Just imagine that the great continents of Europe and Asia are two enormous sides of a Teutonic sandwich. Istanbul would of course, be the filling. The city straddles the mighty Bospherus, which defines the place, apart from the fishing and the commerce, it allows Istanbul to have three separate skylines and countless vantage points from which to admire them. The urban skylines don’t seem to expire in any direction, the murky waters just flank concrete to infinity. Istanbul is huge. 13 million inhabitants huge. And for a few days I was one of them, although my nearly transparent skin, lack of convincing beard and mosque-hat meant the locals might not have agreed.
I flew there from London, after 3 days of partying where I managed to lose my only bank card. So, armed with Crap Dave’s old card he leant me, which was almost sheared down the middle and stuffed with the fruits of my online bank transfers, I anxiously approached a Turkish ATM and keyed in the pin Dave had supplied me. As the lira came flushing out the machine I let out a great bellow of relief. Holiday was on. That could have been awkward.
I was staying in a hostel that offered free breakfast and a bar on it’s roof. The owner, a slick operator called Paco, checked me into my room and just as I entered looked me in the eye and husked, “good luck.” A bit ominous, I thought. That night I hit some bars with three English chaps who turned out to be 18. It was like hanging out with the Inbetweeners. The next morning I realised why Paco had forewarned me. Two Spanish couples had draped towels over their respective lower bunks and were both going for gold. Paco later told me one of them was a ladyboy. I never got to confirm or deny this claim as by the next day they had departed, probably to an orgy in Ankara, or dogging in Damascus.
Ladyboy clarification was one of the few things I didn’t see that day though. I blitzed the streets of Istanbul, taking in the vast Hagia Sofia (surely one of the oldest churches in the world) which had Viking graffiti etched into some of it’s masonry. The blue mosque! The Bascilla Cistern! The Archeological Museum (with the actual Alexander Sarcophogus, of which I’d seen the replica of in the British Museum mere days before)! The Spice Market! You get the picture (if not, go on google). To summarise, Istanbul is very, very old and very, very busy. It makes Britain look like a placid baby. Only Egypt, China and Iran can compete with the length of the Turkish lineage. I saw 1500 year-old mosaics of Jesus made of gold leaf and stones. The next minute I saw old fishermen screaming foreign expletives at an errant sailor whose boat was dragging all their lines. What a place.
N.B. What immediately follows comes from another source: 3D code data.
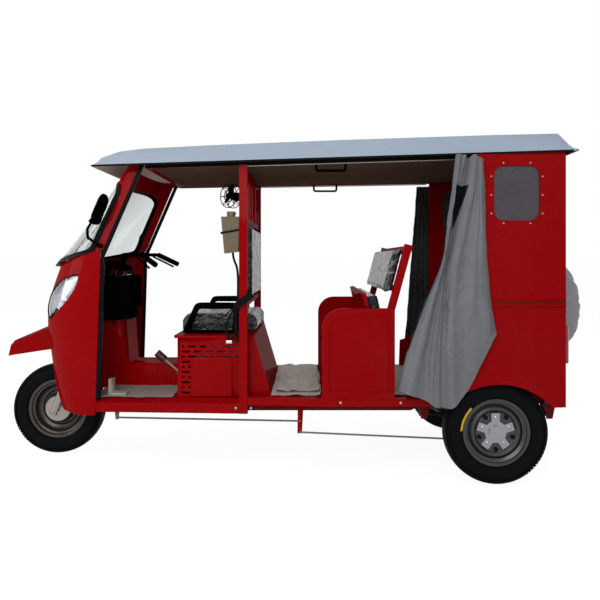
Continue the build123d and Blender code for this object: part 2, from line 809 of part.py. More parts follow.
def roof_frame():
    """Roof rails with cross bars, both pillars and the partition behind the driver."""
    rails = roof_band(roof_rail_inset, roof_rail_inset + roof_rail_size, screen_rear(screen_top) + 3, body_rear_x - 30)
    frame = rails & roof_slice(-roof_rail_drop, roof_rail_size - roof_rail_drop)
    bar_low = 2 - roof_rail_drop + liner_thickness + seat_gap
    for x in (-560, 420, 980):
        bar = block(x, x + roof_rail_size, -roof_half(x) + roof_rail_inset + 2,
                    roof_half(x) - roof_rail_inset - 2, roof_edge_z - 200, roof_edge_z + 200)
        frame += bar & roof_slice(bar_low, roof_rail_size - roof_rail_drop)
    top = roof_under(pillar_x) - 10
    half = pillar_size / 2
    y1 = pillar_half_width
    pillar = block(pillar_x - half, pillar_x + half, -y1, pillar_size - y1, 356, top)
    frame += both_sides(pillar)
    for z in (back_pad_bottom - 30, back_pad_top, 1650):
        frame += block(pillar_x - 15, pillar_x + 15, 2 - y1, y1 - 2, z, z + 30)
    for y in (-125, 95):
        frame += block(pillar_x - 15, pillar_x + 15, y, y + 30, back_pad_top + 2, top)
    return frame


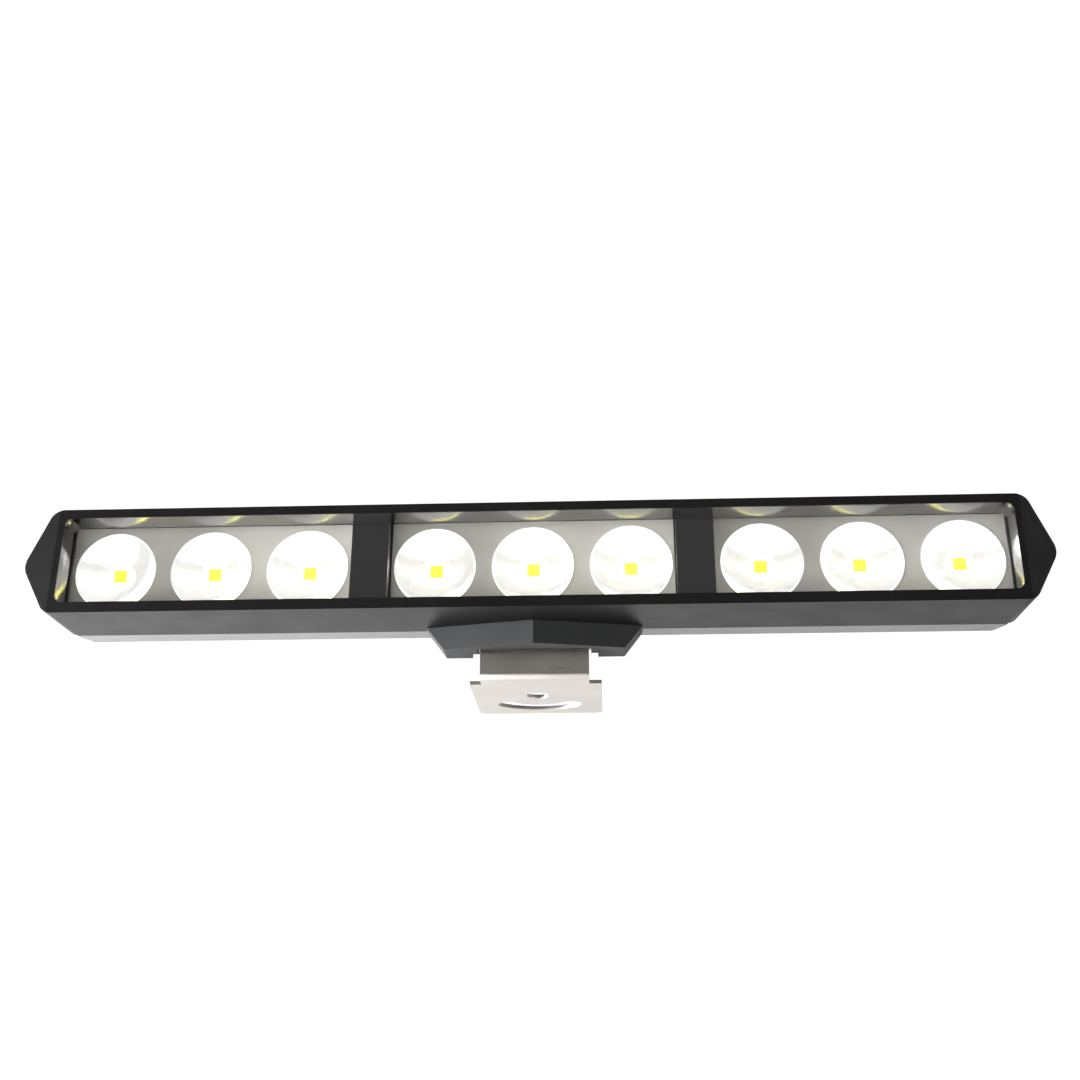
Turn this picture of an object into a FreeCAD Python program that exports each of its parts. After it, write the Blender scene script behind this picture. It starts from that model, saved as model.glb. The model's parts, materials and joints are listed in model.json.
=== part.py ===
import FreeCAD, Part
import math
import os
import re
import Sketcher

# Truck light bar: nine LEDs in three windows, on a tilting bracket of bent sheet.
# Millimetres. The origin is the centre of the bracket's pivot hole on the underside of its
# foot plate. +X runs along the bar, the lamp faces -Y, +Z is up. Lamp parts are drawn about
# the middle of the front face (depth along +Y) and moved into place by lamp_y and lamp_z.

DIMS = {
    # Front housing: extruded box with three windows.
    "lamp_y": -31.9, "lamp_z": 24.8,
    "body_length": 220.0, "body_height": 25.2, "body_depth": 17.3,
    "window_length": 217.4, "window_height": 20.6, "window_rise": 0.2, "window_corner": 1.8,
    "rib_centre": 37.3, "rib_half": 4.3, "rib_setback": 3.0, "front_wall": 6.4,
    "cavity_half": 108.9, "cavity_height": 22.2, "bulkhead_half": 4.1,
    "wire_notch": 4.0, "wire_notch_depth": 3.0,
    # Pointed end caps.
    "cap_top": 111.3, "cap_tip": 117.0, "cap_base": 110.9, "cap_tip_drop": 1.5,
    "cap_corner": 3.5, "cap_base_corner": 3.0, "cap_tip_corner": 4.5,
    "cap_peg_radius": 1.2, "cap_peg_z": 6.5, "cap_peg_y": 9.0,
    # Windows, reflectors, boards and LEDs.
    "group_pitch": 75.6, "led_pitch": 22.8,
    "seal_thick": 0.4, "pane_thick": 1.2, "pane_length": 66.2, "side_pane_length": 67.3,
    "side_pane_x": 75.15, "pane_height": 22.0, "seal_margin": 0.8, "seal_height": 20.6,
    "reflector_y": 8.2, "reflector_depth": 3.4, "reflector_skin": 0.6,
    "rim_radius": 9.35, "throat_radius": 3.4,
    "board_y": 12.2, "board_thick": 1.6, "board_length": 64.0, "board_height": 19.0,
    "led_size": 3.5, "led_thick": 0.7, "phosphor_size": 2.9, "phosphor_thick": 0.25,
    "screw_x": 11.4, "screw_z": 8.2,
    "pad_thick": 0.5,
    # Rear cover with lengthwise fins.
    "cover_y": 17.8, "cover_depth": 5.2, "cover_length": 219.0,
    "cover_bevel": 2.2, "cover_bevel_depth": 4.4,
    "fin_depth": 5.0, "fin_thick": 1.6, "fin_pitch": 3.8, "fin_length": 206.0,
    "flat_half": 11.0, "gland_x": -70.0, "vent_x": 24.0,
    "gasket_thick": 0.5, "gasket_length": 218.0, "gasket_height": 24.2,
    "notch_length": 12.0,
    "boss_height": 17.0, "bolt_z": 8.0, "bolt_radius": 1.5,
    "driver_x": 75.2, "driver_length": 32.0, "driver_height": 17.0, "driver_recess": 2.7,
    # Cable gland and vent.
    "gland_bore": 5.0, "gland_flange": 7.5, "gland_nut_radius": 7.0, "seal_bore": 2.6,
    "seal_radius": 4.0, "seal_length": 4.9,
    "vent_radius": 4.5, "vent_stem": 2.5,
    # Foot under the housing, with the pivot across it.
    "foot_top": 25.3, "foot_base": 21.0, "foot_apex_y": 9.7, "foot_end_y": 15.2,
    "foot_rear_y": 21.6, "foot_height": 5.6, "bay_half": 13.2, "bay_front_y": 14.2,
    "notch_half": 14.8, "notch_front_y": 18.4, "notch_height": 0.95,
    "pivot_y": 19.2, "pivot_drop": 2.9, "pivot_radius": 1.0, "stud_end": 18.0,
    "nut_radius": 2.15, "washer_radius": 1.7, "foot_screw_x": 19.0, "foot_screw_y": 15.0,
    # Bracket, one bent strip of stainless sheet.
    "sheet": 1.0, "strip_half": 12.7, "strip_y": -16.0, "bend_radius": 1.2,
    "plate_half": 15.55, "plate_rear": 17.6, "plate_corner": 2.0, "ear_y": -10.5,
    "pivot_hole": 2.6, "slot_radius": 11.4, "slot_half": 2.6, "slot_angle": 42.0,
    "tab_radius": 1.7, "tab_rise": 0.5, "tab_y": -12.7, "tab_z": 9.3,
}

doc = FreeCAD.newDocument("light_bar")
sheet = doc.addObject("Spreadsheet::Sheet", "Dims")
for row, (alias, size) in enumerate(DIMS.items(), start=1):
    sheet.set("A%d" % row, alias)
    sheet.set("B%d" % row, repr(size))
    sheet.setAlias("B%d" % row, alias)
doc.recompute()

ALONG_X = FreeCAD.Rotation(FreeCAD.Vector(0, 1, 0), 90)
ALONG_Y = FreeCAD.Rotation(FreeCAD.Vector(1, 0, 0), -90)
ALONG_Z = FreeCAD.Rotation()
PARTS = []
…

That night the city came to a standstill to goggle at fireworks for the 90th birthday of the Turkish Republic. They were rather impressive. Some of them exploded in the shape of stars and half moons to resemble the national flag. I have no idea how a firework can do this. If someone could explain this to me I’d be very much obliged.
The celebrations were also for the opening of the first rail tunnel link between the Asian and European side. I tried to board the train the next day but it was closed due to technical faults. Solid start. However, who would want to traverse this place underground when for less than a quid you can board a ferry, drink a tea and watch the whole minaret-laden place swim by. I boarded the boat with a gorgeous American Chinese girl called Tiffany (Tiff to her friends). The captain of the ship took a shine to her and not before long had us in the bridge steering the boat to Asia. It reminded me of a time in Vietnam when I woke up on a night bus to see the drunk driver letting a sexy backpacker weave the bus down the highway. Reassuringly irresponsible.